# Hello all ,( italy )?



## merctoby (Jan 18, 2007)

Hello All ,  

We are about to leave on our next trip , All the way to Italy Rome and all around , But would like to ask a question of you who have already done so , We as always take the dog , teddy the name and Yorkshire terrier he is . 
I have an aunt who lives in Switzerland although she is a Brit - she has been living over their for about thirty or maybe forty plus . and has a family all grown up now , and we get to visit in our motorhome . Great , Well the question is over the dog teddy , My aunt has just emailed me to say that while in Italy anywhere in Italy , the dog must wear a muzzle , please can you tell me your thoughts on this if you may have experience on this issue , it would be great to have more thoughts about this , As the wife is concerned about teddy wearing a muzzle all the time ,  
So can I ask you what is your experience on this . 
p.s. landing in Dunkirk are you allowed to stay on the dock for a while when landing . is an aire close by , and any good cheap or cheapest filling stations for fuel , diesel .usually we land at Calais and get fuel their by the supermarket .

So thank you kindly , And hope to read some helpful information . 


denton.


----------



## LyndaT (May 14, 2013)

Hi
This should clarify the question for you, it seems that small dogs like yorkies are ok though,

http://rome.angloinfo.com/information/family/pets/regulated-animals/

Enjoy your trip 

Lynda x


----------



## peedee (May 10, 2005)

That is not correct, I have just come back from Italy and the only occasion I know of where a dog like you describe must be muzzled is on public transport, that is if it is allowed on it in the first place. Even so this does not seem to be rigidly enforced. My only experience was on the Lake Garda ferries. Just carry a muzzle with you in case you are asked to use it.

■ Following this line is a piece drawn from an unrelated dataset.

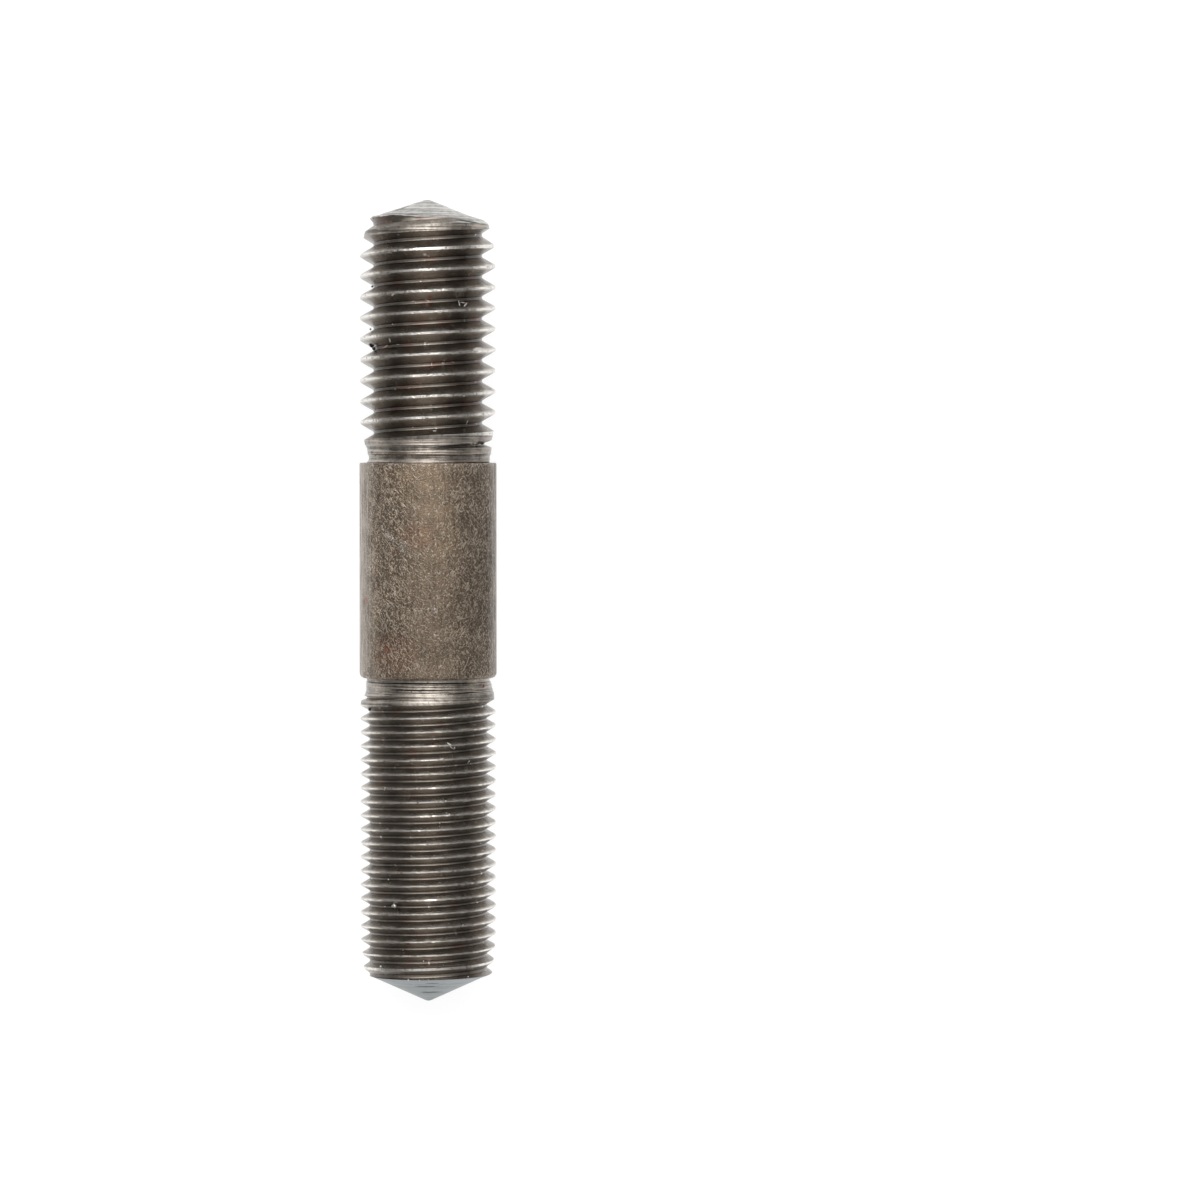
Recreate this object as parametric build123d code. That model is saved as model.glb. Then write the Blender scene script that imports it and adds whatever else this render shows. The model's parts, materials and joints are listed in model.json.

The only time I used mine for my terrier was at the vets for the passport check on the return home!
peedee


----------



## busterbarron (Jan 1, 2012)

Went all around Italy last year and early this year with our dog a Jack Russell, even on the ferries and no muzzle, in fact all over Europe and no muzzle. Never pay much attention to rumours anyway. Have a great trip, we are back there this year.Again.


----------



## salomon (Apr 20, 2011)

The law in Italy says the dog must be muzzled on public transport. This was enforced in Venice on the Valpetta, but only once. Its basically up to the driver whether they enforce the law or not. But if you have a muzzle with you then its no bother. We had to make one up out of his lead to get on the boat  
Sounds like your Aunt has been in Switzerland too long :roll:


----------



## hogan (Oct 31, 2006)

Dunkirk
When you drive off the ferry at the first roundabout follow it all the way round as though you are going back on the ferry.take the exit road just before the turning you came onto the round about and drive towards the terminal building ,after 200 yards take the right hand lane this will take you into a large car park.you can stay free upto 16 days.well lit and guarded but no services for motorhomes.you should see other campers and caravans parked in there as you are leaving the ferry.


----------



## greygit (Apr 15, 2007)

LyndaT said:


> Hi
> This should clarify the question for you, it seems that small dogs like yorkies are ok though,
> 
> http://rome.angloinfo.com/information/family/pets/regulated-animals/
> ...


I liked the line in the Anglo ifo link " People under 18 or anyone with a criminal record may not own a dangerous breed." I think we should have that law here and add "...or anyone with half a brain". :wink:


----------



## aldra (Jul 2, 2009)

As above, carry a muzzle for use on public transport if requested
And you will be fine

We enjoyed Venice and Rome If you can see Assissi there is an ASCI site nearby with a shuttle bus running half hourly Italy and the Italians ........great 
Aldra


----------



## merctoby (Jan 18, 2007)

*Thank You /*

Thank you all , 

Great news all around for us then, Especially teddy the dog , And the wife ,

But all the answers are just what I was looking for , Dunkirk car park , Nice one . 
does anyone use a filling station to top up near or at port , For diesel ,ect, 
But many, many, thanks to you all for directions and the much needed info , 
Have Fun on Your next Trip .

denton,


----------